Every April, the city hosts a huge international book fair (this year, from April 25 to May 13). Writers, editors, and bibliophiles from around the world come together to drink malbec, eat media lunas, and nerd out on literature. Whether you travel to the tip of South America for the fair or for any other reason, here’s how to fill up on the literary nourishment that Buenos Aires has to offer:
Walk the footsteps of famous writers
Instead of dealing with a list of must-stops and a map, let this literary walking tour company do the work for you. First, choose a theme: Borges, Cortázar, or Jewish authors. Then, a local academic or literature professor will lead you around the city. Depending on the tour (each costs $75), you may visit the neighborhood Borges grew up in; read and analyze a short story with the group; or stroll through the Agronomía district, the setting for Cortázar’s masterpiece Rayuela (Pantheon Books, 1963), known as Hopscotch in English.
Lose yourself in a librería
Widely known as the world’s most beautiful bookstore, El Ateneo Grand Splendid on Avenida Corrientes used to be a theater. The landmark building, which celebrates its 100th anniversary this year, retained its balconies, the fresco painted on its domed ceiling, and even its velvet curtain, providing a dramatic backdrop for the 180,000 books, 30,000 records, and 20,000 movies for sale here. Sometimes the stage is used for live music: folkloric, jazz, and pop groups have performed here in the past few years.
If El Ateneo is the crown jewel of bookstores in Buenos Aires, Falena, in the Palermo neighborhood, is a freshwater pearl. It’s far smaller, barely visible from the street, but even more beautiful in its own way. While El Ateneo is packed with tourists and popular books, Falena is a hidden oasis with clean lines, natural light, and a small but tasteful collection. There’s soft modern furniture and a rooftop with tables for lounging, sipping wine or café cortado from the onsite coffee shop, and flipping through art books.
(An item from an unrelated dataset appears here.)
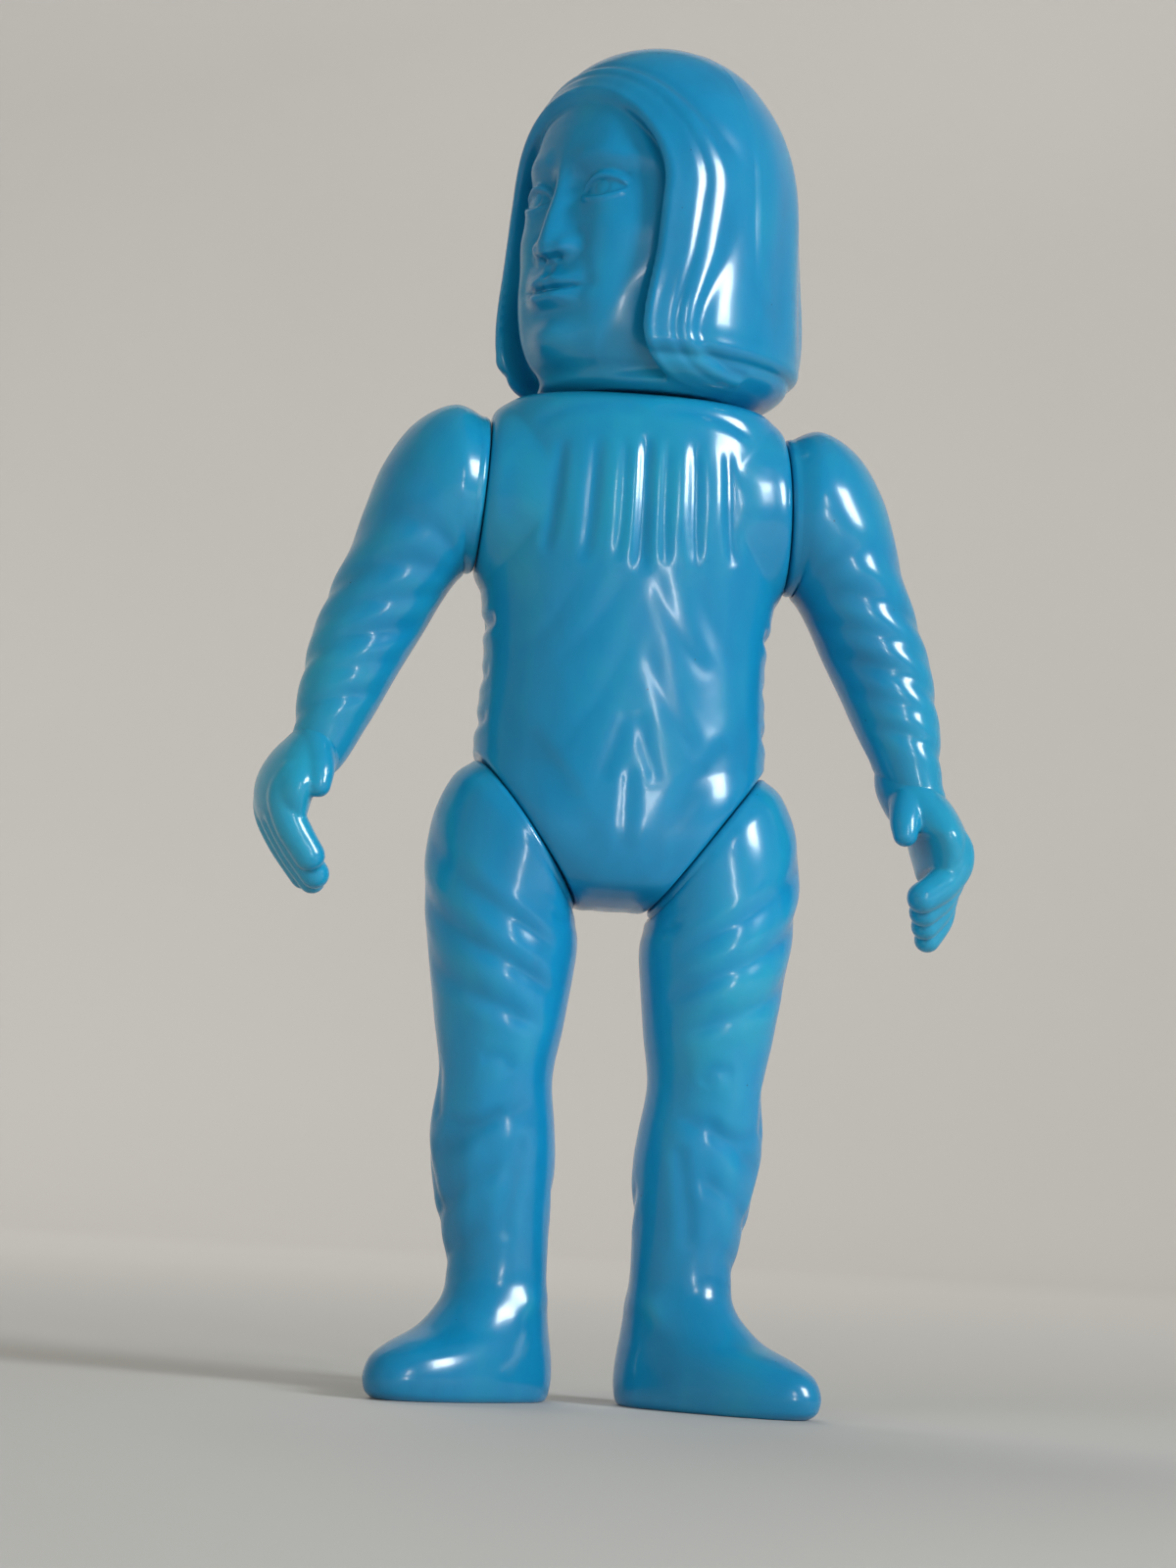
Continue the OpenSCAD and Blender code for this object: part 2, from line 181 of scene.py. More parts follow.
def settled(piece):
    # the piece's modifiers are worked into its mesh
    shaped = bpy.data.meshes.new_from_object(piece.evaluated_get(bpy.context.evaluated_depsgraph_get()))
    old = piece.data
    piece.modifiers.clear()
    piece.data = shaped
    bpy.data.meshes.remove(old)
    return piece


def combined(piece, other, operation):
    # piece joined with other, or cut by it
    change = piece.modifiers.new(operation, "BOOLEAN")
    change.operation, change.solver, change.object = operation, "MANIFOLD", other
    settled(piece)
    bpy.data.objects.remove(other)
    return piece


def ringPlaces(grid):
    # around = distance along the ring from its front column, from minus half to plus half its length
    step = np.linalg.norm(np.roll(grid, -1, 1) - grid, axis=2)
    reach = np.concatenate([np.zeros((len(grid), 1)), np.cumsum(step, axis=1)], axis=1)
    length = reach[:, -1:]
    return reach[:, :-1] - length / 2, length


def wrapped(v, length):
    # v brought between minus half and plus half of the ring's length
    return v - length * np.round(v / length)


def sculpt(form, along, around, length):
    # height = sum of mounds, each h exp(-(u^2 + v^2)), and of creases
    # u, v: place from a mound's middle over its half length and half breadth
    # places: along in mm, around in parts of which form["around"] go to a ring
    height = np.zeros(around.shape)
    unit, middle = length / form["around"], (0, form["around"] / 2)
    for side in (1, -1) if form["bothSides"] else (1,):
        for a, b, longHalf, wideHalf, h in form["mounds"]:
            if side > 0 or b not in middle:
                u, v = (along - a) / longHalf, wrapped(around - side * b * unit, length) / wideHalf
                height += h * np.exp(-(u * u + v * v))
        for path, w, h in form["creases"]:
            if side > 0 or any(b not in middle for a, b in path):
                fine = rowsAt(path, np.linspace(0, len(path) - 1, 3 * len(path)))
                height += crease(fine, w, h, along, around, unit, length, side)
    return height


def crease(path, w, h, along, around, unit, length, side):
    # height = h fade (exp(-((r - 2.1 w) / 0.9 w)^2) / 4 - exp(-(r / w)^2)), r the distance to the line and
    # w its width, worked out on the rows that the line can reach; fade runs out towards its two ends
    low, high = path[:, 0].min() - 4 * w, path[:, 0].max() + 4 * w
    rows = np.flatnonzero((along[:, 0] > low) & (along[:, 0] < high))
    height = np.zeros(around.shape)
    if not len(rows):
        return height
    s, g, k, ring = along[rows], around[rows], unit[rows], length[rows]
    best, progress = np.full(g.shape, 1e9), np.zeros(g.shape)
    for i in range(len(path) - 1):
        (a0, b0), (a1, b1) = path[i], path[i + 1]
        pa, pb = a0 - s, wrapped(side * b0 * k - g, ring)
        da, db = a1 - a0, side * (b1 - b0) * k
        t = np.clip(-(pa * da + pb * db) / (da * da + db * db + 1e-9), 0, 1)
        r = np.hypot(pa + t * da, pb + t * db)
        closer = r < best
        best = np.where(closer, r, best)
        progress = np.where(closer, (i + t) / (len(path) - 1), progress)
    fade = smooth(0, 0.22, progress) * smooth(1, 0.78, progress)
    height[rows] = h * fade * (0.25 * hump(best, 2.1 * w, 0.9 * w) - hump(best, 0, w))
    return height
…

If you don’t speak Spanish, traveling through the literary world of Buenos Aires (and Latin America in general) might seem daunting. Make a stop at Walrus Books, an English-language bookstore that is absolutely packed with used hardcovers and paperbacks; it even offers creative writing classes in English. Fittingly, it’s located on a street called Estados Unidos, Spanish for United States.
Libros del Pasaje, a cozy store with overstuffed wooden shelves and little nooks perfect for curling up in with a good read, also has a nice English-language section. But it’s worth checking out for more than the books: In the back, there’s an adorable restaurant with an eclectic menu as long as a novel. Order a Fernet (Argentines often mix this Italian spirit with Coke) and a tabbouleh salad with grilled haloumi cheese and fresh herbs.
Settle in at a literary café
Because Buenos Aires is full of readers and writers—both locals and tourists—who are interested in the city’s literary history, it follows that several cafés cater to bookish types. When writer Rubén Derlis opened the hip Café la Poesía in the bohemian San Telmo neighborhood in 1982, it became a gathering place for poets, thinkers, and activists; you’ll see the writers who frequented the café, such as Horacio Ferrer, Enrique Cadícamo, and Federico García Lorca, commemorated in framed photographs and on plaques. The walls of Café Cortázar are crammed with photos of Julio Cortázar alongside some of his well-known quotes. And at La Biela in the Recoleta neighborhood, you can pose for a picture with statues of Borges and Adolfo Bioy Casares; they’re seated for eternity at the table by the entryway.
A short walk from La Biela, Jardin del Invierno in the Loi Suites Hotel, while not a literary café, attracts plenty of book lovers. Many people like to visit this gorgeous, tranquil space with its white patio furniture and lush plants for afternoon tea and a long reading session while the city takes its siesta.
Add your voice
If you want to practice your Spanish, or simply revel in a cool, artsy atmosphere, check out an event with Mappa, the city’s open mic poetry organization. “The poetry takes many forms,” says Mappa manager Sofía Arriola. “Some people read their own work, others read the work of other authors. The idea is that in three or four minutes, a person can get up on stage and perform without being judged.” If you’re feeling brave, sign up when you arrive, and you’ll likely get to read. Twenty poets perform at each monthly show, and there’s live music halfway through.
“Visit” whenever you want
Mappa is also a reminder that Buenos Aires’s literary scene isn’t just a memory of bygone eras; some of the most exciting Latin American authors working today are porteños, or at least Argentines that have lived or were born in Buenos Aires. For example, Patricio Pron, born a few hours outside of the capital, recently won the Alfaguara Prize, one of the most prestigious Spanish-language literary awards, for his latest novel. You can check out Buenos Aires–born Claudia Piñeiro’s mystery novels, some of which have been adapted for screen, and for which she has won numerous awards, including one of Germany’s most prestigious literary prizes. And Samanta Schweblin, also from this city, who was nominated for the Man Booker International Prize in 2017, wrote the novel Fever Dream (Penguin Random House, 2014), which was an international hit. Even if Buenos Aires isn’t in your travel plans this year, it’s easy to create a reading list that transports you to its streets.